Sáb 28.06.2014

EL PAíS  › OPINION

Excomunión

› Por Hernán Patiño Mayer *

Escrito en homenaje de la compañera Lucía Cullen, militante cristiana y peronista secuestrada y desaparecida desde el 22 de junio de 1976.

Según informa la prensa dominical, desde un pueblo de Calabria, plaza fuerte de la mafia local, Francisco, en referencia a esta organización criminal, señaló: “Aquellos que en su vida han emprendido este camino del mal, los mafiosos, no están en comunión con Dios, están excomulgados”.

Seguramente el obispo de Roma no realizó esa afirmación para congraciarse con quienes lo escuchaban y son víctimas reales o potenciales de la mafia. Sus destinatarios –por paradójico que parezca– fueron los mismos integrantes de la mafia y sus amplios círculos familiares. Es bien conocida la fuerte raigambre que la religiosidad popular tiene en Italia y especialmente en el sur peninsular. La excomunión de Francisco, mucho o poco, conmoverá uno de los pilares de la identidad cultural de los mafiosos.

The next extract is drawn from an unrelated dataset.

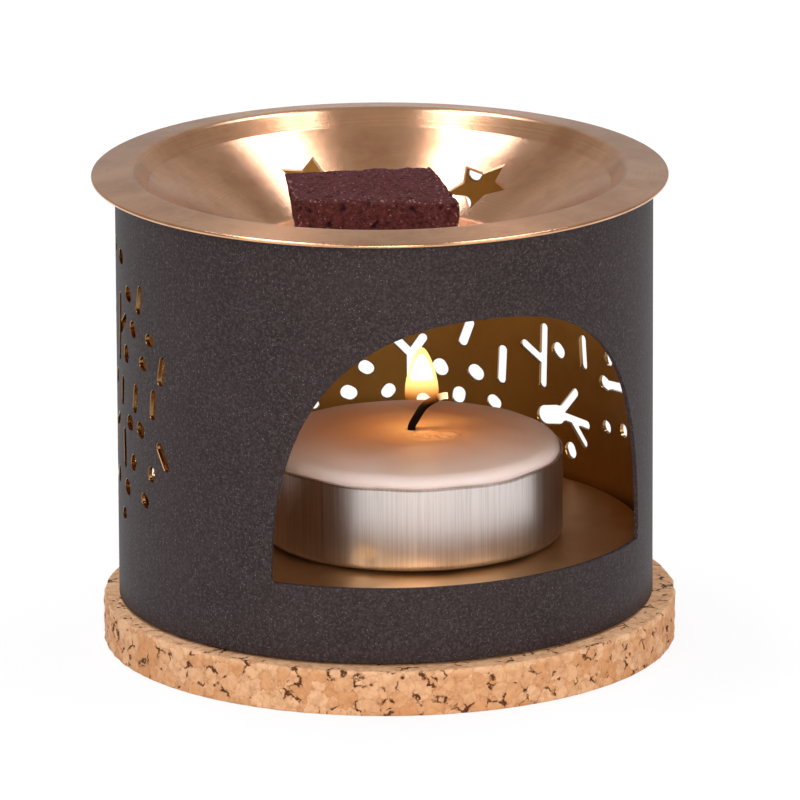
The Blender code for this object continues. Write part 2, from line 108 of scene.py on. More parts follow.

Esta circunstancia a la que hacemos referencia, y que esperemos sirva para debilitar los lazos de protección social que permiten a la banda criminal ejercer su poder territorial, nos lleva inevitablemente a formularnos una pregunta que ya planteábamos en el documento fundacional de Cristianos para el Tercer Milenio.

Todos sabemos, y muy especialmente en aquellos tiempos, la influencia que la Iglesia institucional ejercía, no sólo a través del vicariato castrense, sobre el grueso de los miembros profesionales de las FF.AA. Es más, una de las razones esgrimidas con más frecuencia para justificar el derrocamiento del gobierno constitucional y la instalación en su reemplazo de un régimen tiránico y terrorista se encontraba en la lucha en defensa “de la civilización occidental y cristiana”.

La pregunta sigue vigente desde entonces. Por qué los papas Paulo VI y Juan Pablo II, conscientes como sin duda lo eran a través de sus nuncios y obispos de las gravísimas violaciones de los DD.HH. cometidas por las fuerzas represivas, de la aplicación sistemática de la tortura y de la ejecución de prisioneros sin juicio, ni derecho a la defensa, no recurrieron a la excomunión como acaba de hacerlo Francisco con la mafia calabresa.

Es evidente, y esto tampoco lo ignoraba el Vaticano, que un pronunciamiento de esa magnitud habría por lo menos quebrado la unidad de la “familia militar” y provocado serias dificultades al funcionamiento de la perversa maquinaria de aniquilación que gobernaba nuestra patria.

Pero la decisión de Francisco me lleva también a preguntar: ¿no debe de aplicarse hoy un criterio similar y una idéntica sanción, a todos aquellos que conociendo el lugar de sepultura de los “desaparecidos” guardan silencio? Y también: ¿no corresponde actuar del mismo modo con quienes sepan en manos de quiénes se encuentran los casi cuatro centenares de niños arrebatados a sus madres finalmente asesinadas? ¿El sufrimiento de las madres, abuelas, familiares y amigos, no exige una respuesta severa e inmediata? ¿La reconciliación que tanto se promueve no reclama un aporte serio y comprometido que vaya más allá de las palabras con que se disfraza el silencio?

Dios permita que de una vez por todas, así sea.

* Integrante del equipo coordinador de Cristianos para el Tercer Milenio.